Le Chili vit en ce moment de gros moments de tensions sociales. Tu n’as pas vraiment suivi l’affaire ? Pas de panique, le résumé qui suit reprend les différentes étapes qui ont marqué ces tensions. Bonne lecture.
Explications et bilan
18 octobre : début de la crise sociale au Chili, déclenchée par une hausse du ticket de métro à Santiago. C’est une crise inédite depuis la fin de la dictature.
Trois mois plus tard, le pays, qui était l’un des plus stables du continent, est considérablement affaibli et les inégalités socioéconomiques ne cessent d’être mises sur le devant de la scène. Les Chiliens réclament une réforme du modèle ultralibéral chilien concernant notamment le système de retraite et dénoncent les frais de santé et d’éducation qui les poussent bien souvent à l’endettement. Une révision de la Constitution est aussi largement demandée.
Les institutions doivent faire face à une crise sociale sans précédent et la cote de popularité de Sebastian Piñera, le président conservateur depuis 2018 pour son second mandat, a dégringolé jusqu’à atteindre 6 %. Un record historique depuis 1990 et le retour de la démocratie.
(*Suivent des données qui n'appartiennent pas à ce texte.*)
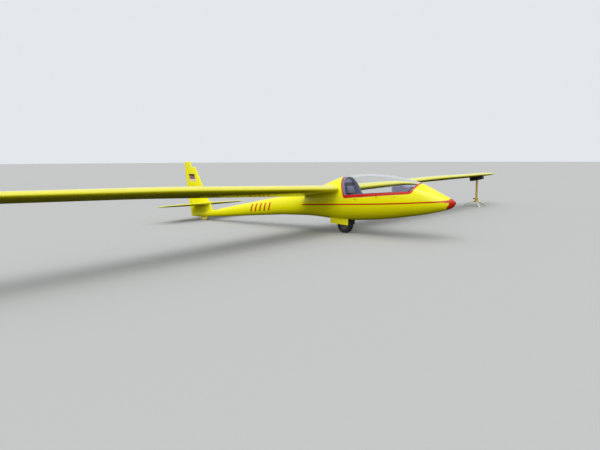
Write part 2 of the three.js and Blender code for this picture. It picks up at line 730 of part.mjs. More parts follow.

Le prix du ticket de métro a été le déclencheur de contestations bien plus larges et profondes. En effet, le gouvernement a augmenté le prix de 30 pesos aux heures de pointe, le ticket coûtant désormais 830 pesos. Ce prix avait déjà subi une hausse en janvier dernier. Cette dernière augmentation a été annulée, mais les manifestations continuent à travers le pays avec un épicentre à Santiago et s’organisent grâce aux réseaux sociaux.
Bilan actuel des trois mois du mouvement : 29 morts, dont cinq après l’intervention des forces de l’ordre, et plus de 2 000 blessés, dont de nombreuses blessures oculaires. C’est la violence qui est tristement le leitmotiv de cette manifestation et qui n’a cessé de croître : de nombreux policiers ont été inculpés pour actes de torture et les morts présumées liées aux forces de l’ordre font l’objet d’enquêtes judiciaires.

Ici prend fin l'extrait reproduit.